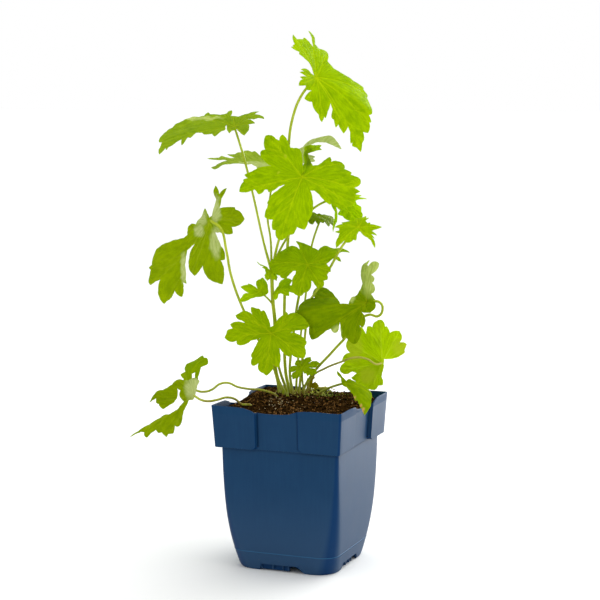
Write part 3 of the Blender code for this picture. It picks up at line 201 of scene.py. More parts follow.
print("on the bench:", ", ".join(name for name in vars(Finish) if name[0] != "_"))


# %% Colours
def colour(red, green, blue):
    """A colour as it looks on a screen, 0 to 255, as the linear values that a shader takes."""
    shares = [value / 255 for value in (red, green, blue)]
    linear = [share / 12.92 if share < 0.04 else ((share + 0.055) / 1.055) ** 2.4 for share in shares]
    return (*linear, 1.0)


print("sage as a shader sees it:", [round(value, 3) for value in colour(130, 150, 90)])

# %% [markdown]
# ## The pot's shell
#
# The real pot is moulded in one thin wall. By hand one would start from a circle, extrude it upwards ring
# by ring, fold it over at the rim, and go down again on the inside. That happens here too: each ring's
# points know their station round the pot, and are moved to that station's place after each extrude.

# %% Curves that the pot's rings follow
def smooth_table(table, at, column=1):
    """A value read from a table of rows with a smooth curve through them."""
    if at <= table[0][0]:
        return table[0][column]
    if at >= table[-1][0]:
        return table[-1][column]
    here = max(number for number, row in enumerate(table[:-1]) if row[0] <= at)

    def slope(number):
        low, high = table[max(number - 1, 0)], table[min(number + 1, len(table) - 1)]
        return (high[column] - low[column]) / (high[0] - low[0])

    span = table[here + 1][0] - table[here][0]
    t = (at - table[here][0]) / span
    low, high = table[here][column], table[here + 1][column]
    return (
        low * (1 + 2 * t) * (1 - t) ** 2
        + span * slope(here) * t * (1 - t) ** 2
        + high * t * t * (3 - 2 * t)
        + span * slope(here + 1) * t * t * (t - 1)
    )


def soft_step(value):
    """0 up to 0, 1 from 1 on, and smooth between them."""
    value = max(0.0, min(1.0, value))
    return value * value * (3 - 2 * value)


def panel_stand(along, height):
    """How proud of the plain collar a place stands: along is positive towards the strong panel."""
    edge, proud, spread = STRONG_PANEL if along > 0 else FAINT_PANEL
    up = height - COLLAR_BOTTOM
    if up < PANEL_ROUNDING:
        edge += PANEL_ROUNDING - math.sqrt(max(PANEL_ROUNDING**2 - (PANEL_ROUNDING - up) ** 2, 0.0))
    return proud * soft_step((abs(along) - edge) / spread)


print("the rim dips", round(smooth_table(RIM_DIP, 0.0), 2), "mm in the middle of a side")

# %% Stations round the pot
# Along a side the stations stand at fixed places up to FIXED_REACH from its middle, and closest together
# at the panels' edges. Beyond it each is a share of what is left before the corner.
FIXED_REACH = 26.0
PANEL_EDGES_FROM = 16.0
OUTER_SHARES = (0.2, 0.45, 0.75, 1.0)
CORNER_STEPS = 8
SHARPEST_CORNER = 0.5


def side_places():
    """Each station's fixed place, and its share of what is left near a corner."""
    fine = list(np.arange(PANEL_EDGES_FROM, FIXED_REACH + 0.01, 0.5))
    inner = [-place for place in reversed(fine)] + list(np.arange(-15.0, 15.1, 2.5)) + fine
    before = [(-FIXED_REACH, share) for share in reversed(OUTER_SHARES)]
    return before + [(place, 0.0) for place in inner] + [(FIXED_REACH, share) for share in OUTER_SHARES]


SIDE_PLACES = side_places()
STATIONS = 4 * (len(SIDE_PLACES) + CORNER_STEPS - 1)
print(STATIONS, "stations round the pot")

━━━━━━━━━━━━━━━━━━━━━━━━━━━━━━

▶ [WHAT IS NEEDED] Extract all of the data above without altering anything.

▶ [RESULT FOR THIS EXERCISE]
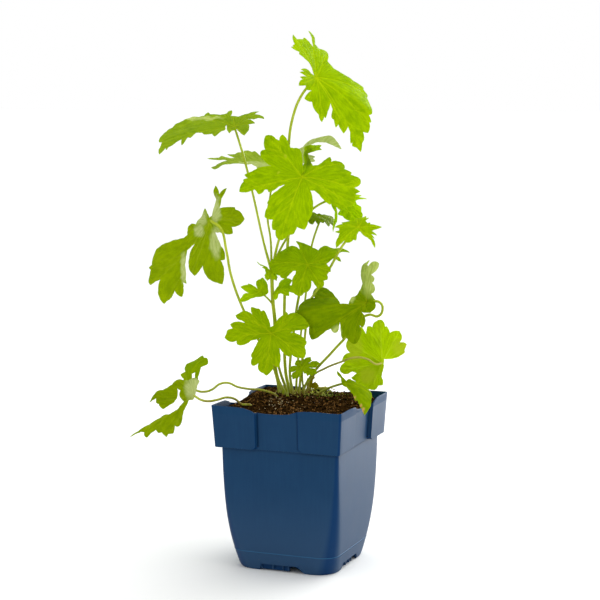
Write part 3 of the Blender code for this picture. It picks up at line 201 of scene.py. More parts follow.
print("on the bench:", ", ".join(name for name in vars(Finish) if name[0] != "_"))


# %% Colours
def colour(red, green, blue):
    """A colour as it looks on a screen, 0 to 255, as the linear values that a shader takes."""
    shares = [value / 255 for value in (red, green, blue)]
    linear = [share / 12.92 if share < 0.04 else ((share + 0.055) / 1.055) ** 2.4 for share in shares]
    return (*linear, 1.0)


print("sage as a shader sees it:", [round(value, 3) for value in colour(130, 150, 90)])

# %% [markdown]
# ## The pot's shell
#
# The real pot is moulded in one thin wall. By hand one would start from a circle, extrude it upwards ring
# by ring, fold it over at the rim, and go down again on the inside. That happens here too: each ring's
# points know their station round the pot, and are moved to that station's place after each extrude.

# %% Curves that the pot's rings follow
def smooth_table(table, at, column=1):
    """A value read from a table of rows with a smooth curve through them."""
    if at <= table[0][0]:
        return table[0][column]
    if at >= table[-1][0]:
        return table[-1][column]
    here = max(number for number, row in enumerate(table[:-1]) if row[0] <= at)

    def slope(number):
        low, high = table[max(number - 1, 0)], table[min(number + 1, len(table) - 1)]
        return (high[column] - low[column]) / (high[0] - low[0])

    span = table[here + 1][0] - table[here][0]
    t = (at - table[here][0]) / span
    low, high = table[here][column], table[here + 1][column]
    return (
        low * (1 + 2 * t) * (1 - t) ** 2
        + span * slope(here) * t * (1 - t) ** 2
        + high * t * t * (3 - 2 * t)
        + span * slope(here + 1) * t * t * (t - 1)
    )


def soft_step(value):
    """0 up to 0, 1 from 1 on, and smooth between them."""
    value = max(0.0, min(1.0, value))
    return value * value * (3 - 2 * value)


def panel_stand(along, height):
    """How proud of the plain collar a place stands: along is positive towards the strong panel."""
    edge, proud, spread = STRONG_PANEL if along > 0 else FAINT_PANEL
    up = height - COLLAR_BOTTOM
    if up < PANEL_ROUNDING:
        edge += PANEL_ROUNDING - math.sqrt(max(PANEL_ROUNDING**2 - (PANEL_ROUNDING - up) ** 2, 0.0))
    return proud * soft_step((abs(along) - edge) / spread)


print("the rim dips", round(smooth_table(RIM_DIP, 0.0), 2), "mm in the middle of a side")

# %% Stations round the pot
# Along a side the stations stand at fixed places up to FIXED_REACH from its middle, and closest together
# at the panels' edges. Beyond it each is a share of what is left before the corner.
FIXED_REACH = 26.0
PANEL_EDGES_FROM = 16.0
OUTER_SHARES = (0.2, 0.45, 0.75, 1.0)
CORNER_STEPS = 8
SHARPEST_CORNER = 0.5


def side_places():
    """Each station's fixed place, and its share of what is left near a corner."""
    fine = list(np.arange(PANEL_EDGES_FROM, FIXED_REACH + 0.01, 0.5))
    inner = [-place for place in reversed(fine)] + list(np.arange(-15.0, 15.1, 2.5)) + fine
    before = [(-FIXED_REACH, share) for share in reversed(OUTER_SHARES)]
    return before + [(place, 0.0) for place in inner] + [(FIXED_REACH, share) for share in OUTER_SHARES]


SIDE_PLACES = side_places()
STATIONS = 4 * (len(SIDE_PLACES) + CORNER_STEPS - 1)
print(STATIONS, "stations round the pot")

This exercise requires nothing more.